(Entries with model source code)
○ ○ ○ ○ ○

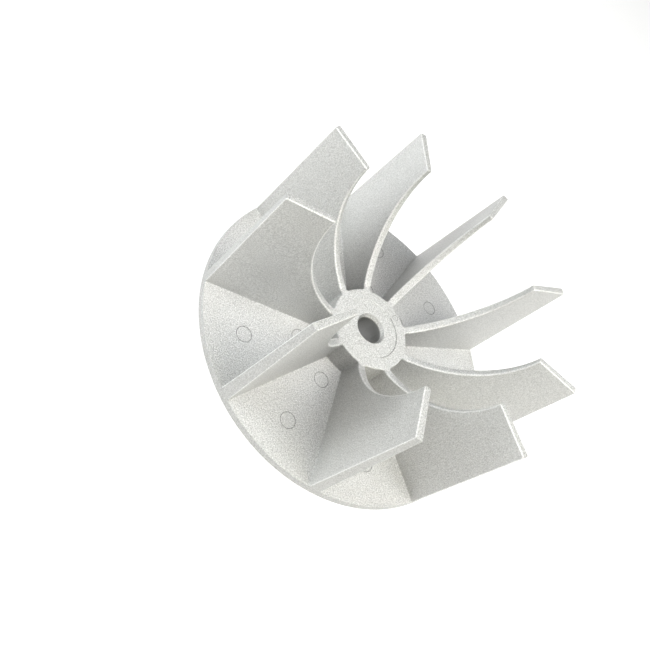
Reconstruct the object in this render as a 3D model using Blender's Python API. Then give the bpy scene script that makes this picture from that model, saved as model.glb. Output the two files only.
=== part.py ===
"""Impeller of a centrifugal fan, cast in one piece with nine straight radial blades.

The impeller lies on the back of its disc, where z is zero. Its axis is +Z, the air
enters from above, and the first blade points along +X. All sizes are in metres.

The casting repeats every 40 degrees and each repeat is mirror-symmetric, so half of
one repeat is described here: from a blade's middle plane to the middle of the channel
beside it. Points of that half are worked out from the driving dimensions, its faces
are mirrored and turned round the axis, and the seams are welded.
"""
import math

import bmesh
import bpy
from mathutils import Matrix, Vector

BLADE_COUNT = 9

DISC_DIAMETER = 0.170
DISC_THICKNESS = 0.0042
RIM_DRAFT = 0.0003
RIM_BACK_CHAMFER = 0.0005

BLADE_HEIGHT = 0.0706
BLADE_TIP_DIAMETER = 0.1658
INLET_DIAMETER = 0.1184
BLADE_FOOT_THICKNESS = 0.0061
BLADE_DRAFT = math.radians(1.0)
BLADE_TAPER = math.radians(0.66)

HUB_DIAMETER = 0.0445
HUB_HEIGHT = 0.0145
HUB_DRAFT = 0.0002
LAND_DIAMETER = 0.0320
LAND_DEPTH = 0.0003
LAND_DRAFT = 0.0001

BORE_DIAMETER = 0.0140
LEAD_IN_DIAMETER = 0.0166
LEAD_IN_DEPTH = 0.0024
BACK_CHAMFER = 0.0005

CORNER_FILLET = 0.0012
ROOT_FILLET = 0.0006

INLET_SEGMENTS = 14
CORNER_SEGMENTS = 3
HUB_SEGMENTS = 3
FILLET_SEGMENTS = 3
CHANNEL_RIM_SEGMENTS = 5
ROUND_SEGMENTS = 4
WELD_DISTANCE = 0.000001

HALF_PITCH = math.pi / BLADE_COUNT
FRONT_RADIUS = DISC_DIAMETER / 2 - RIM_DRAFT


def blade_half_thickness(radius, height):
    """Half the blade's thickness: it gets thinner from the disc up and from the rim in."""
    thinner_up = math.tan(BLADE_DRAFT) * height
    thinner_in = math.tan(BLADE_TAPER) * (FRONT_RADIUS - radius)
    return BLADE_FOOT_THICKNESS / 2 - thinner_up - thinner_in


def hub_radius(height):
    return HUB_DIAMETER / 2 - HUB_DRAFT * height / HUB_HEIGHT


def outer_edge_radius(height):
    """Radius of the blades' outer edges, which lean in a little towards the top."""
    lean = (FRONT_RADIUS - BLADE_TIP_DIAMETER / 2) / BLADE_HEIGHT
    return FRONT_RADIUS - lean * height


def on_side(radius, height, off=0.0):
    """Point at a distance from the axis, a height above the disc and off the blade's side."""
    slope = math.tan(BLADE_TAPER)
    at_axis = blade_half_thickness(0.0, height) + off
    stretch = 1 + slope ** 2
    along = (math.sqrt(radius ** 2 * stretch - at_axis ** 2) - slope * at_axis) / stretch
    return Vector((along, at_axis + slope * along, height))


def corner_centre(height):
    """Centre of the fillet between a blade's side and the hub."""
    return on_side(
        hub_radius(height) + CORNER_FILLET, height, CORNER_FILLET / math.cos(BLADE_TAPER)
    )


def polar(radius, angle, height):
    return Vector((radius * math.cos(angle), radius * math.sin(angle), height))


def between(first, last, share):
    return first + (last - first) * share


def spread(first, last, segments):
    """Evenly spaced values from first to last, both included."""
    return [between(first, last, step / segments) for step in range(segments + 1)]


def wall_stations():
    """Places along the channel's wall, as functions of a height and a distance off it.

    The wall runs in from the rim along the blade, turns round the corner fillet, and
    follows the hub to the middle of the channel.
    """
    def at_rim(height, off):
        return on_side(outer_edge_radius(height), height, off)

    def on_corner(share):
        def place(height, off):
            centre = corner_centre(height)
            last = math.atan2(centre.y, centre.x) - math.pi
            turn = between(BLADE_TAPER - math.pi / 2, last, share)
            return centre + polar(CORNER_FILLET - off, turn, 0.0)
        return place

    def on_hub(share):
        def place(height, off):
            centre = corner_centre(height)
            angle = between(math.atan2(centre.y, centre.x), HALF_PITCH, share)
            return polar(hub_radius(height) + off, angle, height)
        return place

    corner = [on_corner(share) for share in spread(0.0, 1.0, CORNER_SEGMENTS)]
    hub = [on_hub(share) for share in spread(0.0, 1.0, HUB_SEGMENTS)[1:]]
    return [at_rim] + corner + hub


def root_profile(station):
    """Cross-section of the root fillet at one station, from the floor up to the wall."""
    points = []
    for turn in spread(0.0, math.pi / 2, FILLET_SEGMENTS):
        off = ROOT_FILLET * (1 - math.sin(turn))
        height = ROOT_FILLET * (1 - math.cos(turn))
        points.append(station(height, off))
    return points


def inlet_edge():
    """Radius and height along the concave inlet edge, from the blade's top to the hub.

    The edge is an arc that leaves the top at a right angle and ends at the hub's face.
    """
    top_radius = INLET_DIAMETER / 2
    end = wall_stations()[1](HUB_HEIGHT, 0.0)
    across = top_radius - math.hypot(end.x, end.y)
    drop = BLADE_HEIGHT - HUB_HEIGHT
    arc_radius = (across ** 2 + drop ** 2) / (2 * across)
    sweep = math.asin(drop / arc_radius)
    centre = top_radius - arc_radius
    return [
        (centre + arc_radius * math.cos(turn), BLADE_HEIGHT - arc_radius * math.sin(turn))
        for turn in spread(0.0, sweep, INLET_SEGMENTS)
    ]


def blade_outline():
    """Side view of the blade above its root fillet: outer edge, top and inlet edge."""
    tip = (outer_edge_radius(BLADE_HEIGHT), BLADE_HEIGHT)
    return [(outer_edge_radius(ROOT_FILLET), ROOT_FILLET), tip] + inlet_edge()


def channel_faces(stations, profiles):
    """Walls, fillets and floor of half a channel."""
    side = [on_side(radius, height) for radius, height in blade_outline()]
    faces = [side + [profiles[1][-1]]]

    for near, far in zip(stations[1:], stations[2:]):
        faces.append([
            near(ROOT_FILLET, 0.0),
            near(HUB_HEIGHT, 0.0),
            far(HUB_HEIGHT, 0.0),
            far(ROOT_FILLET, 0.0),
        ])
    for near, far in zip(profiles, profiles[1:]):
        for low in range(FILLET_SEGMENTS):
            faces.append([near[low], near[low + 1], far[low + 1], far[low]])

    floor_ends = [profile[0] for profile in profiles]
    faces.append(rim_points(floor_ends[0], 0.0) + floor_ends[:0:-1])
    return faces, side


def rim_points(start, height):
    """Points along the rim's front edge, from a blade's root to the channel's middle."""
    first = math.atan2(start.y, start.x)
    angles = spread(first, HALF_PITCH, CHANNEL_RIM_SEGMENTS)
    return [polar(FRONT_RADIUS, angle, height) for angle in angles]


def envelope_faces(side, profiles):
    """Blade edges and rim: the surfaces that close the casting round the channels."""
    faces = []
    foot = profiles[0]
    edge = foot[:-1] + side
    middle = [Vector((outer_edge_radius(point.z), 0.0, point.z)) for point in foot[:-1]]
    middle += [Vector((radius, 0.0, height)) for radius, height in blade_outline()]
    for low in range(len(edge) - 1):
        faces.append([edge[low], edge[low + 1], middle[low + 1], middle[low]])

    front = [middle[0]] + rim_points(foot[0], 0.0)
    back_radius = DISC_DIAMETER / 2
    rings = [
        (back_radius, RIM_BACK_CHAMFER - DISC_THICKNESS),
        (back_radius - RIM_BACK_CHAMFER, -DISC_THICKNESS),
    ]
    upper = front
    for radius, height in rings:
        lower = [polar(radius, math.atan2(point.y, point.x), height) for point in front]
        for step in range(len(front) - 1):
            faces.append([upper[step], upper[step + 1], lower[step + 1], lower[step]])
        upper = lower
    return faces, upper


def hub_faces(stations, inner_end, back_rim):
    """Hub's face with its sunk land, the bore, and the back of the disc."""
    bore = BORE_DIAMETER / 2
    land = HUB_HEIGHT - LAND_DEPTH
    rings = [
        (LAND_DIAMETER / 2, HUB_HEIGHT),
        (LAND_DIAMETER / 2 - LAND_DRAFT, land),
        (LEAD_IN_DIAMETER / 2, land),
        (bore, land - LEAD_IN_DEPTH),
        (bore, BACK_CHAMFER - DISC_THICKNESS),
        (bore + BACK_CHAMFER, -DISC_THICKNESS),
    ]
    angles = spread(0.0, HALF_PITCH, ROUND_SEGMENTS)
    loops = [[polar(radius, angle, height) for angle in angles] for radius, height in rings]
    outline = [inner_end] + [station(HUB_HEIGHT, 0.0) for station in stations[1:]]
    faces = [outline + loops[0][::-1]]
    for outer, inner in zip(loops, loops[1:]):
        for step in range(ROUND_SEGMENTS):
            faces.append([outer[step], outer[step + 1], inner[step + 1], inner[step]])
    faces.append(loops[-1] + back_rim[::-1])
    return faces


def half_repeat():
    """Faces from a blade's middle plane to the middle of the channel beside it."""
    stations = wall_stations()
    profiles = [root_profile(station) for station in stations]
    faces, side = channel_faces(stations, profiles)
    envelope, back_rim = envelope_faces(side, profiles)
    inner_radius, inner_height = inlet_edge()[-1]
    inner_end = Vector((inner_radius, 0.0, inner_height))
    return faces + envelope + hub_faces(stations, inner_end, back_rim)


def casting_mesh():
    """The whole casting: half a repeat, mirrored, turned round the axis and welded."""
    half = half_repeat()
    mirror = Matrix.Scale(-1, 3, Vector((0, 1, 0)))
    lift = Vector((0.0, 0.0, DISC_THICKNESS))
    body = bmesh.new()
    for blade in range(BLADE_COUNT):
        turn = Matrix.Rotation(2 * HALF_PITCH * blade, 3, "Z")
        for placing in (turn, turn @ mirror):
            for face in half:
                body.faces.new([body.verts.new(placing @ point + lift) for point in face])
    bmesh.ops.remove_doubles(body, verts=body.verts, dist=WELD_DISTANCE)
    bmesh.ops.recalc_face_normals(body, faces=body.faces)
    mesh = bpy.data.meshes.new("impeller_casting")
    body.to_mesh(mesh)
    body.free()
    return mesh


def cast_aluminium():
    """Shot-blasted cast aluminium."""
    material = bpy.data.materials.new("cast_aluminium")
    material.use_nodes = True
    shader = material.node_tree.nodes["Principled BSDF"]
    shader.inputs["Base Color"].default_value = (0.72, 0.73, 0.73, 1.0)
    shader.inputs["Roughness"].default_value = 0.5
    shader.inputs["Metallic"].default_value = 0.9
    return material


def main():
    for thing in list(bpy.data.objects):
        bpy.data.objects.remove(thing, do_unlink=True)
    mesh = casting_mesh()
    mesh.materials.append(cast_aluminium())
    mesh.shade_smooth()
    mesh.set_sharp_from_angle(angle=math.radians(30))
    casting = bpy.data.objects.new("impeller_casting", mesh)
    bpy.context.scene.collection.objects.link(casting)


main()
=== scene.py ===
import math

import bmesh
import bpy
from mathutils import Matrix, Vector, kdtree


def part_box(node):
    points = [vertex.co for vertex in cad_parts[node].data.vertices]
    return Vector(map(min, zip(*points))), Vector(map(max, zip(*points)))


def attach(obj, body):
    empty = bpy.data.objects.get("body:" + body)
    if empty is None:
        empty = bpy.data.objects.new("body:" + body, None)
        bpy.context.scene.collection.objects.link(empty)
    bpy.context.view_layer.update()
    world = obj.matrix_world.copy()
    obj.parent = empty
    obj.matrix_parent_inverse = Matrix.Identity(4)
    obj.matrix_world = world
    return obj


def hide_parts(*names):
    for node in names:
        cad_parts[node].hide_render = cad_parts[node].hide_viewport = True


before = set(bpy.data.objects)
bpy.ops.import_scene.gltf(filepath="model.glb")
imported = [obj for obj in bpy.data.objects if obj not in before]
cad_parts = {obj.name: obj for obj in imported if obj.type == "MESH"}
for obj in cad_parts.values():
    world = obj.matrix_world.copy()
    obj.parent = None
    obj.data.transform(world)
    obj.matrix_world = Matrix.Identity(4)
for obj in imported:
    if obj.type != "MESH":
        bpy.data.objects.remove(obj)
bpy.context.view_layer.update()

CASTING = "impeller_casting"
BODY = "root"
BOX_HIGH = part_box(CASTING)[1]

# Sizes of the casting, in metres. The disc's radius and the overall height come from the frame.
DISC_RADIUS = min(BOX_HIGH.x, BOX_HIGH.y)
DISC_THICKNESS = 0.0042
RIM_DRAFT = 0.0003
RIM_BACK_CHAMFER = 0.0005
BLADE_COUNT = 9
BLADE_HEIGHT = BOX_HIGH.z - DISC_THICKNESS
BLADE_TIP_RADIUS = 0.0829
INLET_RADIUS = 0.0592
BLADE_FOOT_THICKNESS = 0.0061
BLADE_DRAFT = math.radians(1.0)
BLADE_TAPER = math.radians(0.66)
HUB_RADIUS = 0.02225
HUB_HEIGHT = 0.0145
HUB_DRAFT = 0.0002
LAND_RADIUS = 0.0160
LAND_DEPTH = 0.0003
LAND_DRAFT = 0.0001
BORE_RADIUS = 0.0070
LEAD_IN_RADIUS = 0.0083
LEAD_IN_DEPTH = 0.0024
BACK_CHAMFER = 0.0005
CORNER_FILLET = 0.0012
ROOT_FILLET = 0.0006
HALF_PITCH = math.pi / BLADE_COUNT
FRONT_RADIUS = DISC_RADIUS - RIM_DRAFT

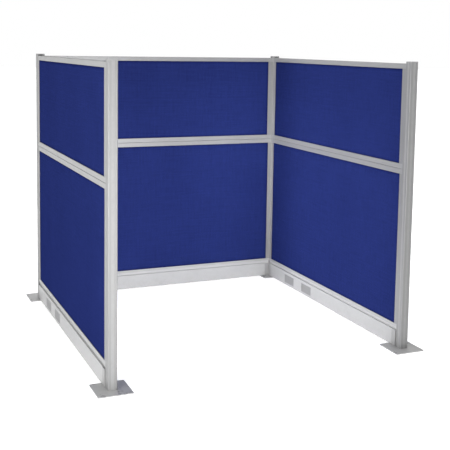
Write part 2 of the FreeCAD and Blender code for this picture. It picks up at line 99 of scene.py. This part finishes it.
class Graph:
    """A node tree being wired up. Most methods add one node and give back its output.

    place is a point of the surface in metres in the row's frame, because every piece's own origin is
    the row's. In a world's tree it is the direction looked in. axes are its X, Y and Z.
    """

    def __init__(self, owner, shader="Principled BSDF", coordinates="Object"):
        owner.use_nodes = True
        self.owner = owner
        self.tree = owner.node_tree
        self.shader = self.tree.nodes[shader]
        self.place = self.node("TexCoord", output=coordinates)
        self.axes = tuple(self.node("SeparateXYZ", {"Vector": self.place}).node.outputs)

    def node(self, kind, inputs=(), output=0, **settings):
        made = self.tree.nodes.new("ShaderNode" + kind)
        for name, value in settings.items():
            setattr(made, name, value)
        for socket, value in dict(inputs).items():
            self.feed(made.inputs[socket], value)
        return made.outputs[output]

    def feed(self, socket, value):
        """Link an output to the socket, or set the socket to a plain value."""
        if isinstance(value, bpy.types.NodeSocket):
            self.tree.links.new(value, socket)
        else:
            socket.default_value = value

    def math(self, operation, *values):
        return self.node("Math", enumerate(values), operation=operation)

    def plus(self, first, second):
        return self.math("ADD", first, second)

    def times(self, first, second):
        return self.math("MULTIPLY", first, second)

    def along_wall(self):
        """X + Y: the distance along any of the three walls, which run along X or along Y."""
        return self.plus(*self.axes[:2])

    def stretched(self, places, scales):
        """A vector of three places, each times its own scale. Marks run along the smallest one."""
        parts = [self.times(place, scale) for place, scale in zip(places, scales)]
        return self.node("CombineXYZ", enumerate(parts))

    def noise(self, place, scale=1.0, detail=3.0, roughness=0.55):
        inputs = {"Vector": place, "Scale": scale, "Detail": detail, "Roughness": roughness}
        return self.node("TexNoise", inputs)

    def span(self, value, low, high, to_low=0.0, to_high=1.0, smooth=False):
        """value from low..high carried to to_low..to_high, held at the ends."""
        kind = "SMOOTHSTEP" if smooth else "LINEAR"
        inputs = {"Value": value, "From Min": low, "From Max": high, "To Min": to_low, "To Max": to_high}
        return self.node("MapRange", inputs, interpolation_type=kind, clamp=True)

    def blend(self, factor, first, second):
        """The first colour where factor is 0, the second where it is 1."""
        made = self.tree.nodes.new("ShaderNodeMix")
        made.data_type = "RGBA"
        sockets = {socket.identifier: socket for socket in made.inputs}
        for key, value in (("Factor_Float", factor), ("A_Color", first), ("B_Color", second)):
            self.feed(sockets[key], value)
        return next(socket for socket in made.outputs if socket.identifier == "Result_Color")

    def shaded(self, factor, colour, tints):
        """The colour times the first tint where factor is 0, times the second where it is 1."""
        return self.blend(factor, *(tinted(colour, tint) for tint in tints))

    def uneven(self, mottle, roughness, smoother, duller):
        """A roughness that the mottle varies, by smoother down and by duller up."""
        return self.span(mottle, *MIDDLE, roughness - smoother, roughness + duller)

    def bump(self, height, distance):
        return self.node("Bump", {"Height": height, "Distance": distance, "Strength": 1.0})

    def finish(self, **sockets):
        """Feed the shader's sockets by name, and give back the finished material."""
        for name, value in sockets.items():
            self.feed(self.shader.inputs[name.replace("_", " ")], value)
        return self.owner


def material_graph(name):
    return Graph(bpy.data.materials.new(name))


# ---------------------------------------------------------------- metal and plastic
# A noise's scale is its number of features in a metre, and a bump's distance is in metres.

DRAWN_ALONG, DRAWN_ACROSS = 1.5, 900.0     # how quickly drawn lines change along and across them
MOTTLE_SCALE, PEEL_SCALE = 9.0, 650.0      # uneven coating, and the orange peel on it
COAT_TINTS = (0.965, 1.03)
SPECK_SCALE, SPECKS = 38.0, (0.45, 0.75)
DUST_HEIGHT = 0.16                         # floor dust thins out up to here
TOP_DUST_AND_SHADE_TONE = 0.88                            # tone on faces that look up: a dull layer of dust, and painted shade
TOP_DUST_ROUGHNESS = 0.9
FACING_UP = (0.6, 0.95)                    # the normal's Z, where the dust and its painted shade begin and are full
DUST_AND_SHADE_PATCHES = (0.25, 0.7)                 # the mottle, from where the dust and painted shade are thin to where they are full
THIN_DUST_AND_SHADE = 0.7
COAT_RELIEF = 0.03 * MM
FINE_RELIEF = 0.02 * MM


def drawn_lines(g, direction):
    """Fine lines left along an extrusion: quick change across it, slow change along it."""
    if direction == "upright":
        place = g.stretched(g.axes, (DRAWN_ACROSS, DRAWN_ACROSS, DRAWN_ALONG))
    else:
        place = g.stretched((g.along_wall(), g.axes[2], 0.0), (DRAWN_ALONG, DRAWN_ACROSS, 0.0))
    return g.noise(place, detail=2.0)


def floor_dust(g, tone, amount):
    """Specks of dust that fade out up to DUST_HEIGHT."""
    low = g.span(g.axes[2], 0.0, DUST_HEIGHT, 1.0, 0.0, smooth=True)
    specks = g.span(g.noise(g.place, SPECK_SCALE, detail=6.0, roughness=0.7), *SPECKS)
    return g.blend(g.times(g.times(low, specks), amount), tone, FLOOR_DUST)


def top_dust_and_shade(g, mottle):
    """Where dust dulls the faces that look up and painted shade darkens them: 0 on the others, from the
    thin share to 1 on these.
    """
    upward = g.node("SeparateXYZ", {"Vector": g.node("NewGeometry", output="Normal")}, output="Z")
    return g.times(g.span(upward, *FACING_UP), g.span(mottle, *DUST_AND_SHADE_PATCHES, THIN_DUST_AND_SHADE, 1.0))


def coated_metal(name, colour, direction, metallic=0.0, roughness=0.42, lines=0.6, dust=0.0):
    """Satin powder coat: orange peel over faint drawn lines, uneven gloss, dust low down, and dust with
    painted shade on top.
    """
    g = material_graph(name)
    mottle = g.noise(g.place, MOTTLE_SCALE, detail=4.0)
    peel = g.noise(g.place, PEEL_SCALE, detail=1.5)
    streak = drawn_lines(g, direction)
    shade = g.plus(g.times(mottle, 0.6), g.times(streak, 0.4))
    tone = g.shaded(g.span(shade, *NARROW_MIDDLE), colour, COAT_TINTS)
    if dust:
        tone = floor_dust(g, tone, dust)
    dust_and_shade = top_dust_and_shade(g, mottle)
    # painted shade: faces that look up take a darker tone, together with the dust that dulls them
    tone = g.blend(dust_and_shade, tone, tinted(colour, TOP_DUST_AND_SHADE_TONE))
    gloss = g.uneven(mottle, roughness, 0.05, 0.06)
    gloss = g.math("MAXIMUM", gloss, g.times(dust_and_shade, TOP_DUST_ROUGHNESS))
    relief = g.bump(g.plus(peel, g.times(streak, lines)), COAT_RELIEF)
    return g.finish(Base_Color=tone, Metallic=metallic, Roughness=gloss, Normal=relief)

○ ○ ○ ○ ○

WHAT TO WORK ON: In how many lines of the data does the string "this" appear? Give only the number.

ANSWER IN FULL: 2